I think that’s such a cool way to display how your sound has evolved in the two years since you put it out. It’s cool that music is such a living thing; a recording can be a snapshot, but you can always revisit it. You used the word “catharsis” and I wrote that down too. [This track] explodes, and I love the drums at the end and the different vocal approach you took from the original too.
But then the album concludes with “pennies,” which is a pretty different track from some of the rest of the album. You come in [with] a spoken quality but then the instruments slowly, over the course, drown you out, and it really explodes into this massive ending.
With that one, I wrote a poem in a book I was reading– I think Doestoyevsky or something super messed up.
Very Columbia.
Yeah, yeah exactly. But I wrote this poem and then I was just noodling on the guitar. I wanted to capture this poem in a very intense way where you’re sort of talking over the song. The influence for that is Nick Cave. He has a song, “(I’ll Love You) Till The End of The World,” where he’s talking over a song and telling a story.

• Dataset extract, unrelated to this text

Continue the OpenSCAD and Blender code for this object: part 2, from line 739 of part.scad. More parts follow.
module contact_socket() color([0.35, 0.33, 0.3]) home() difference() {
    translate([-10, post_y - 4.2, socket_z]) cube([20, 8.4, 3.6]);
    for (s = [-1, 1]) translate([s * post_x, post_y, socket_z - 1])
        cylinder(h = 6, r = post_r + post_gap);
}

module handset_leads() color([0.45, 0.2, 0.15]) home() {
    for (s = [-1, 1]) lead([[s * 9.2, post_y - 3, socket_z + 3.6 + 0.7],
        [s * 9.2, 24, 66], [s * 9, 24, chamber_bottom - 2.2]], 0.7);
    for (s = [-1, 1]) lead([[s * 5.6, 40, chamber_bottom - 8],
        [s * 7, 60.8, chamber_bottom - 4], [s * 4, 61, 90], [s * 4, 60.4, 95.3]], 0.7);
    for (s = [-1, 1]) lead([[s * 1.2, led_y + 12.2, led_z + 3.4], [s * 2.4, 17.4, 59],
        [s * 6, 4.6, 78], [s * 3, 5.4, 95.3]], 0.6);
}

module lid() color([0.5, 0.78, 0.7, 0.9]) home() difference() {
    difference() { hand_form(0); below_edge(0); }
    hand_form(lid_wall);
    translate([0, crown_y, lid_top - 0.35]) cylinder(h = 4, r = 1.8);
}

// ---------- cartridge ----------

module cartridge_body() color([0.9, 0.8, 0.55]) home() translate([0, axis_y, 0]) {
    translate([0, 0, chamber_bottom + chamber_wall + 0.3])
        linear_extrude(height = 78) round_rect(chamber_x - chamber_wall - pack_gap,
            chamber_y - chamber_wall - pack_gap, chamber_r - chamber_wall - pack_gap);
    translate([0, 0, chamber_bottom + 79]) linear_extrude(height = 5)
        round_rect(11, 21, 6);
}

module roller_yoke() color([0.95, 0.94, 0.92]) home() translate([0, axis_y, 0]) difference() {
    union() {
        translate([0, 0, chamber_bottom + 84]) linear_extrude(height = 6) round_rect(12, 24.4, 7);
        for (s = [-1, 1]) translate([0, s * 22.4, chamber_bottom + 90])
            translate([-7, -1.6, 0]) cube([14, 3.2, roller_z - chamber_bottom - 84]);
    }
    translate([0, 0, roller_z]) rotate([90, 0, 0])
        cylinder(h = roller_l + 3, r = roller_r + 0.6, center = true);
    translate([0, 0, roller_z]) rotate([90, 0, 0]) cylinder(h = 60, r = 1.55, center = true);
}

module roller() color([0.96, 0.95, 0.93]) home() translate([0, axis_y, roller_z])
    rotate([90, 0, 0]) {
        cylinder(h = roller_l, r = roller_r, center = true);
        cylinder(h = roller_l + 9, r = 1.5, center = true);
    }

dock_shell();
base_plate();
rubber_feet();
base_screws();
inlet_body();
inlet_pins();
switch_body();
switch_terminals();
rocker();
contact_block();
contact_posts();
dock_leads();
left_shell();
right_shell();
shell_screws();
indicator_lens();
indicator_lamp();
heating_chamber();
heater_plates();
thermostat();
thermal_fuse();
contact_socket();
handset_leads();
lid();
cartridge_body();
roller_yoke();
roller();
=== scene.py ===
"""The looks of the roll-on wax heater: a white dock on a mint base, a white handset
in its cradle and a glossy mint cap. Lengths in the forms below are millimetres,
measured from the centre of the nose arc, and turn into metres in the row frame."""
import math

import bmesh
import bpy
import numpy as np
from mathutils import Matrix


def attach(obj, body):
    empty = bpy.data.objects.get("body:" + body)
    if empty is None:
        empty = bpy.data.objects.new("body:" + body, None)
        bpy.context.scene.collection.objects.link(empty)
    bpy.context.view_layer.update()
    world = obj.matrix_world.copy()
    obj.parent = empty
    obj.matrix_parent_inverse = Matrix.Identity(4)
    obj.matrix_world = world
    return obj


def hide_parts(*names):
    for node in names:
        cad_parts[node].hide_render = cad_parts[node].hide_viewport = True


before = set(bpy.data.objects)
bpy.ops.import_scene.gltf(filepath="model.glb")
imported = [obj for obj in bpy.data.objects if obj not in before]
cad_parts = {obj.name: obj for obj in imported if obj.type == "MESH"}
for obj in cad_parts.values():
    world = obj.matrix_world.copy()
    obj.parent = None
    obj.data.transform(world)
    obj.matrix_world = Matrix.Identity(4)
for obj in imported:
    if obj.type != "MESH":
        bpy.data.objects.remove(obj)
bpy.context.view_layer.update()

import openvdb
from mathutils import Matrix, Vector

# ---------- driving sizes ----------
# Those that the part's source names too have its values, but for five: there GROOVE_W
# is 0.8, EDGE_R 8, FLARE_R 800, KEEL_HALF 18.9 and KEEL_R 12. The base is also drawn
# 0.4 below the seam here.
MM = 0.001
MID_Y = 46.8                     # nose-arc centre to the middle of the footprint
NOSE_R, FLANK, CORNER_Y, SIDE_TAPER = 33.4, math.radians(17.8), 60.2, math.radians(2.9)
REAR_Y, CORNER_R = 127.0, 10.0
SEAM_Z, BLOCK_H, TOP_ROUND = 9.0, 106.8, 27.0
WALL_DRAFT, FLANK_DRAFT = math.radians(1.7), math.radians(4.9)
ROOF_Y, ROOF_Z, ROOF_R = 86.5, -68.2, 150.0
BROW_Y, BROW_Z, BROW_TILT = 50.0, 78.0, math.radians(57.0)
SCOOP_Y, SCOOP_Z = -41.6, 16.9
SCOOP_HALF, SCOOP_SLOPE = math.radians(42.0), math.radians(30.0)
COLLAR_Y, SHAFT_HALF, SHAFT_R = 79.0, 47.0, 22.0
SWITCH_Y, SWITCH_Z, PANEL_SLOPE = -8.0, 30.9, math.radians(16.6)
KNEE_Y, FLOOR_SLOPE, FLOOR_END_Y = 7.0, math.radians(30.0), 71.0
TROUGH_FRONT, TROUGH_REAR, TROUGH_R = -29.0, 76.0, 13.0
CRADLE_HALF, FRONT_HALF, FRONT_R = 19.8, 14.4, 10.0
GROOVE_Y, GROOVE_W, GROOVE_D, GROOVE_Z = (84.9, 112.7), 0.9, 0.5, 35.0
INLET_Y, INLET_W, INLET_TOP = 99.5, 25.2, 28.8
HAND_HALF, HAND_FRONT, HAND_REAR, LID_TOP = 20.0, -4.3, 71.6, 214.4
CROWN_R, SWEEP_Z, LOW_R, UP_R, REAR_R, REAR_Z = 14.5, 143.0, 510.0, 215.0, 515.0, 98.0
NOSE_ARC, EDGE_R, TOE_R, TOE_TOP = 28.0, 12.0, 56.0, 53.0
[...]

“pennies” almost feels like an epilogue for this album. I think the messaging there that I wanted to capture. You’re putting pennies over someone’s eyes, and that’s sort of like retiring an idea; It’s sort of like casting away those messages and those ideas– the “im not invited”, “fuck your show,” — putting those ideas away and casting them to sea. The rest of the song is this very instrumental, yelling “I really love you” into the microphone; it’s a very childish celebration. At the end of the day [those negative emotions] are all there, but you love your parents, you love the people you make music with, you love the process of creating. It’s a celebration of getting this done, which is how I’m feeling now.
How has it been trying to balance your musical project with Columbia life?
It’s hard. With music it’s something you really have to make time for; it’s easy to lose track of. I’ve tried to put the same effort that I would into a class. We want to play shows, we want to play these songs in front of people. We’re proud of the music we make. I think it takes a lot of work to make it happen. But I’ve loved it. I don’t mind sleeping a little less, staying up late and doing concerts and having fun with that. It’s the best thing ever.